In this great Rolling Stone interview, Merle Haggard describes being in prison in San Quentin in the 50s when Cash came to play there. Very emotional:

“I heard [Johnny Cash] when he first came out in ’55. I heard them all. I was two years younger than Elvis, and I was in a lot of trouble then. I was going to jail a lot. I went to jail and did a year, ’54 to ’55, and Elvis came out. Elvis got my attention first and I liked Jerry Lee Lewis a lot and Carl Perkins. I was a fan of all of those Memphis guys. I worked in the nightclubs quite a while before I got lucky with records and I did all of their songs and identified a lot closer with them than Hank Williams or somebody. They were more my age and it was a little more modern. And it was rockabilly. That’s sort of what I was. Both Elvis and Johnny were widely accepted by people in jail. They were both rebellious against the system, and we read that clearly. That’s what they saw in Cash, that he didn’t like the system and he didn’t like the people in charge and didn’t like being told what to do.”

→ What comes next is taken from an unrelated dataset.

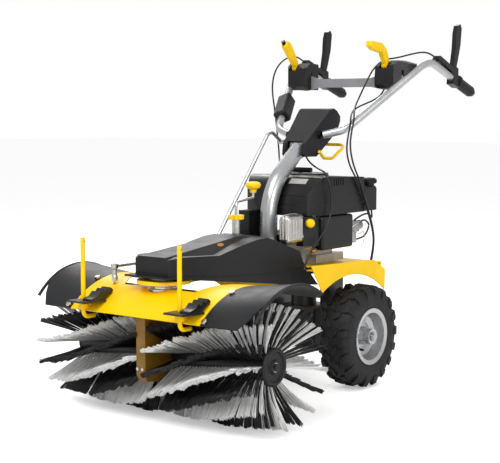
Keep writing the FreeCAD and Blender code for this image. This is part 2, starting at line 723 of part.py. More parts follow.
def make_boots(tubes):
    members = []
    left_plan = slab("XY", [(-132, 310), (-146, 302), (-204, 302), (-214, 314), (-214, 374),
                            (-196, 394), (-146, 394), (-132, 374)], 900, 1020)
    left_side = slab("YZ", [(302, 928), (314, 915), (372, 915), (394, 936), (394, 972),
                            (374, 1000), (326, 1003), (306, 986)], -220, -120)
    right_plan = slab("XY", [(132, 304), (150, 302), (196, 314), (226, 344), (240, 380),
                             (236, 402), (204, 404), (160, 388), (136, 350)], 900, 1020)
    right_side = slab("YZ", [(302, 930), (312, 916), (344, 916), (406, 972), (402, 994),
                             (372, 1004), (330, 1004), (308, 986)], 120, 250)
    right_front = slab("XZ", [(132, 920), (140, 916), (182, 918), (240, 962), (240, 990),
                              (204, 1004), (146, 1004), (132, 984)], 290, 410)
    shells = {-1: common(left_plan, left_side), 1: common(right_plan, right_side, right_front)}
    for side, shell in shells.items():
        boot = cut(shell, box(-250, 250, 332.8, 338.2, 900, 973))
        lever_x = -190 if side < 0 else 160
        groove = cylinder("boot_groove_r", 28, lever_x - 14, "boot_y - 8", "boot_z + 3", TO_X)
        mouth = box(lever_x - 14, lever_x + 14, 296, 364, 979, 1010)
        tube = tubes[0] if side < 0 else tubes[1]
        members.append(cut(boot, groove, mouth, tube))
    keep("lever_boots", group(*members))


def make_yellow_levers():
    hub_y = dim("boot_y") - 8
    hub_z = dim("boot_z") + 3
    hub = cylinder(12, 22, -201, hub_y, hub_z, TO_X)
    arm = slab("YZ", [(hub_y + 8, hub_z), (hub_y - 10, hub_z), (hub_y - 40, 1018),
                      (hub_y - 76, 1058), (hub_y - 66, 1076), (hub_y - 46, 1070),
                      (hub_y - 20, 1036)], -201, -179)
    arm = rounded(arm, 5, lambda at, edge: at.z > 1000)
    socket = cylinder(6.9, 17, -190, 263.7, 1058.2, Rotation(X_AXIS, 35))
    keep("swivel_lever", cut(fuse(hub, arm), socket))
    button = cylinder(6.5, 15, -190, 261, 1062, Rotation(X_AXIS, 35))
    keep("swivel_button", button)
    hub = cylinder(12, 22, 149, hub_y, hub_z, TO_X)
    arm = slab("YZ", [(hub_y + 9, hub_z), (hub_y - 9, hub_z), (hub_y - 34, 1026),
                      (hub_y - 88, 1034), (hub_y - 108, 1046), (hub_y - 104, 1062),
                      (hub_y - 40, 1058), (hub_y - 12, 1040)], 149, 171)
    arm = rounded(arm, 5, lambda at, edge: at.z > 1000)
    keep("gear_lever", fuse(hub, arm))


def make_grips(tubes):
    start, heading = along_bar(612)
    grip = lathe([("bar_r", 0), (22, 0), (22, 4), ("grip_r", 7), ("grip_r", 101), (13, 110),
                  (0, 110), (0, 105.8), ("bar_r", 105.8)])
    grip.Placement = Placement(start, Rotation(Z_AXIS, heading))
    keep("grips", both_sides(grip))


def make_lever_clamps(tubes):
    ring = slab("YZ", [(566, 934), (604, 921), (612, 946), (600, 958), (600, 984), (586, 990),
                       (572, 986), (480, 1022), (470, 1010), (560, 972), (570, 958)], 245, 271)
    slot = box(249.6, 266.4, 560, 640, 966.9, 1000)
    pin = cylinder("lever_pin_r", 26, 245, "lever_y", "lever_z", TO_X)
    adjuster = cylinder(5, 20, 258, 484, 1006, Rotation(X_AXIS, 62))
    keep("lever_clamps", both_sides(cut(fuse(cut(ring, slot), pin, adjuster), tubes[1])))


def make_dead_man_levers():
    blade = slab("YZ", [(575, 978), (577, 1000), (588, 1050), (592, 1100), (601, 1124),
                        (618, 1130), (627, 1116), (620, 1060), (604, 1012), (594, 985),
                        (592, 973), (588, 967.8), (579, 969)], 250, 266)
    bore = cylinder("lever_pin_r + fit", 40, 240, "lever_y", "lever_z", TO_X)
    right = cut(blade, bore)
    keep("lever_right", right)
    keep("lever_left", mirrored(right))


def make_shroud(tubes):
    lean = Rotation(Z_AXIS, Vector(-129, 278, 219).normalize())
    sleeve = scratch("Part::Box")
    sleeve.Length = 46
    sleeve.Width = 46
    sleeve.Height = 112
    corner = Vector(-150, 192, 822) - lean.multVec(Vector(23, 23, 0))
    sleeve.Placement = Placement(corner, lean)
    sleeve = rounded(sleeve, 9, lambda at, edge: True)
    keep("cable_shroud", cut(sleeve, tubes[0]))


def make_loop_and_rod():
    path = [(-60, 104, 720), (-60, 130, 699), (-60, 176, 697), (-60, 252, 738), (60, 252, 738),
            (60, 176, 697), (60, 130, 699), (60, 104, 720)]
    keep("release_loop", bar(path, [16, 40, 26, 26, 40, 16], "loop_r"))
    rod = bar([(-128, -229, 402), (-119, -180, 458), (-86, 44, 786), (-86, 104, 748)],
              [60, 24], "rod_r")
    stub = cylinder(7, 21, -94, 104, 748, TO_X)
    keep("control_rod", fuse(rod, stub))


# ---------------------------------------------------------------- cables

DRIVE_CABLE = [(258, 465.2, 1016), (252, 448, 1028), (230, 430, 1033), (202, 405, 1025),
               (170, 378, 1014), (136, 352, 1009), (112, 328, 980), (102, 302, 934),
               (100, 268, 890), (114, 222, 860), (139, 178, 842), (160, 146, 818),
               (162, 128, 778), (158, 127, 738), (158, 140, 694), (156, 162, 662),
               (153, 190, 632), (152, 214, 590), (151, 245, 537), (149, 273, 486),
               (145, 292, 440), (140, 294, 398), (137, 286, 356), (136, 264.5, 336)]
GEAR_CABLE = [(142, 350, 917), (135, 344, 897), (121, 322, 880), (109, 288, 868),
              (104, 248, 856), (112, 208, 842), (131, 172, 829), (152, 138, 802),
              (153, 122, 764), (150, 120, 724), (149, 136, 684), (148, 162, 654),
              (146.5, 192, 626), (145.5, 222, 582), (144.5, 252, 530), (143, 280, 480),
              (139, 298, 436), (133, 299, 394), (129, 290, 352), (128, 264.5, 330)]
BRUSH_CABLE = [(-258, 465.2, 1016), (-262, 446, 1029), (-278, 424, 1034), (-296, 396, 1020),
               (-306, 370, 990), (-302, 346, 952), (-286, 322, 910), (-258, 296, 862),
               (-228, 266, 814), (-198, 234, 766), (-170, 204, 722), (-144, 172, 690),
               (-112, 130, 676), (-78, 86, 668), (-50, 46, 664), (-33, 8, 652),
               (-30, -30, 614), (-30, -58, 566), (-29, -76, 524), (-29, -82, 480)]
THROTTLE_CABLE = [(-12, 128, 735), (-6, 121, 706), (22, 108, 684), (60, 90, 670),
                  (98, 62, 664), (132, 32, 660), (151, 24, 634), (153, 34, 596),
                  (153, 38, 552), (152, 22, 510), (151, -12, 474), (149, -48, 444),
                  (145, -78, 412), (144, -92, 376)]


def make_cables():
    drive = cable("drive_cable", DRIVE_CABLE, "cable_r")
    gear = cable("gear_cable", GEAR_CABLE, "cable_r")
    brush = cable("brush_cable", BRUSH_CABLE, "cable_r")
    throttle = cable("throttle_cable", THROTTLE_CABLE, "cable_r")
    keep("control_cables", group(drive, gear, throttle))
    keep("brush_cable", brush)


# ---------------------------------------------------------------- build, check and write

def check_document():
    doc.recompute()
    faults = []
    for item in doc.Objects:
        if "Invalid" in item.State or "Error" in item.State:
            faults.append(f"{item.Name} ({item.TypeId}) failed: {item.State}")
    for piece in pieces:
        if piece.Shape.isNull() or not piece.Shape.isValid() or not piece.Shape.Solids:
            faults.append(f"{piece.Label} has no valid solid")
    if faults:
        raise RuntimeError("; ".join(faults))


def main():
    make_brush()
    make_worm_shaft()
    make_gear_case()
    make_head_frame()
    make_swivel_boss()
    make_brush_cover()
    make_fenders()
    make_posts()
    make_latches()
    make_head_fasteners()
    make_tie_rod()
    make_boom_arm()
    make_belt_cover()
    make_crank()
    make_wheels()
    hangers = make_axle()
    make_chassis(hangers)
    make_column()
    make_engine()
    make_blower_housing()
    make_engine_fittings()
    tubes = make_handlebar()
    make_console()
    make_cross_plate(tubes)
    make_boots(tubes)
    make_yellow_levers()
    make_grips(tubes)
    make_lever_clamps(tubes)
    make_dead_man_levers()
    make_shroud(tubes)
    make_loop_and_rod()
    make_cables()
    check_document()
    os.makedirs("parts", exist_ok=True)
    for piece in pieces:
        piece.Shape.exportStep(f"parts/{piece.Label}.step")
    print(f"{len(pieces)} sub-parts written")


main()
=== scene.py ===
"""Power brush sweeper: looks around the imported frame, laid out as an add-on."""
import math

import bmesh
import bpy
import numpy as np
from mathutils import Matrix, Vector


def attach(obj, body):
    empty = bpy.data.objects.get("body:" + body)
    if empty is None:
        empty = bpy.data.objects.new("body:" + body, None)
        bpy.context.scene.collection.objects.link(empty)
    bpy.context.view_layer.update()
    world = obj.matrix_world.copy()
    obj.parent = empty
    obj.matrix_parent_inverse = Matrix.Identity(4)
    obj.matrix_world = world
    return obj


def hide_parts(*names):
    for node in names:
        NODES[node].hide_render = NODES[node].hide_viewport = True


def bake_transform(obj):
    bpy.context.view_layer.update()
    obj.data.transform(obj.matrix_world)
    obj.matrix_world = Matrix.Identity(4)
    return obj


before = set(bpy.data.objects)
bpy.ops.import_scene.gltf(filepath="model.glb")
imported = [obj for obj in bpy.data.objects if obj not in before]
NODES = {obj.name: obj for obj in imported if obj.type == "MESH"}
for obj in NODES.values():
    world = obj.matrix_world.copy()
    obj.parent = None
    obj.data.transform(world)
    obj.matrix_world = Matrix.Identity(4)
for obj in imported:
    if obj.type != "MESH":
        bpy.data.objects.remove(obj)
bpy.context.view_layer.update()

bl_info = {
    "name": "Power Brush Sweeper",
    "version": (1, 0, 0),
    "blender": (4, 5, 0),
    "location": "View3D > Sidebar > Sweeper",
    "description": "Builds the finishes and fine pieces of a walk-behind brush sweeper",
    "category": "Object",
}

MM = 0.001
BRUSH_AXIS = Vector((0, -495, 175)) * MM
BRUSH_HALF_WIDTH = 0.3995
CORE_RADIUS = 0.048
FIRST_ROW_TURN = math.radians(-38.9)
WHEEL_CENTRE = Vector((199.5, 119, 159)) * MM
TREAD_PITCHES = 18
SHEATH_DIAMETER = 0.0055
COLUMN_R = 25
GRIP_START = (258, 612, 942.15)
BAR_HEADING = (0, 287, -98)
CAMERA_PLACE = (2.2392, -3.0397, 0.8336)
CAMERA_AZIMUTH = math.radians(37.94)
CAMERA_RISE = math.radians(5.42)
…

Excerpt from the chapter on Merle Haggard in Peter Guralnick’s wonderful book Lost Highway: Journeys and Arrivals of American Musicians:

His whole career has been founded upon … paradox. As a young man barely out of prison, he crooned love songs, sounding very much like Marty Robbins, who was hot at the time. It was not even his own compositions that few drew upon the prison experience for him; instead he virtually stumbled upon the song, ‘I’m a Lonesome Fugitive.’ “Liz Anderson [the writer] came to a show we were doing in Sacramento. She said she had some songs, but I wouldn’t have listened if it hadn’t been for my brother Lowell. It turned out she had six hits in her pocket. Well, that kind of opened up a whole trend of songs, such as ‘Branded Man’ and ‘Sing Me Back Home.’ It gave me thought for writing. It gave me a direction for writing. You see, what it was, with that song I was really and finally some way or another come together – musically and image-wise. I mean, it was a true song. I wasn’t trying to shit nobody, because long ago I had made the decision not to try to hide my past, but then I found out it was one of the most interesting things about me.”

Nonetheless, when it looked as if the prison songs were becoming a trap, Merle neatly sidestepped that issue by embarking upon the first in his series of historical albums. And when ‘Okie from Muskogee’ hit in 1969, bringing undreamt-of fame and presidential invitations, Merle’s first inclination (thwarted by his record company) was to release ‘Irma Jackson,’ a tale of interracial love, as the follow-up. His whole career in fact can be looked upon as a series of deliberate avoidances (walking out on the Ed Sullivan show, quitting a network production of Oklahoma), instinctive retreats from the obvious, and restatements of his central role as an outsider (remaining in Bakersfield, rather than moving to Nashville, was one very key element of his alienation; even his blues singing, a major component of his music, stresses over and over that ‘I’m a White Boy,’ a ‘White Man Singin’ the Blues’).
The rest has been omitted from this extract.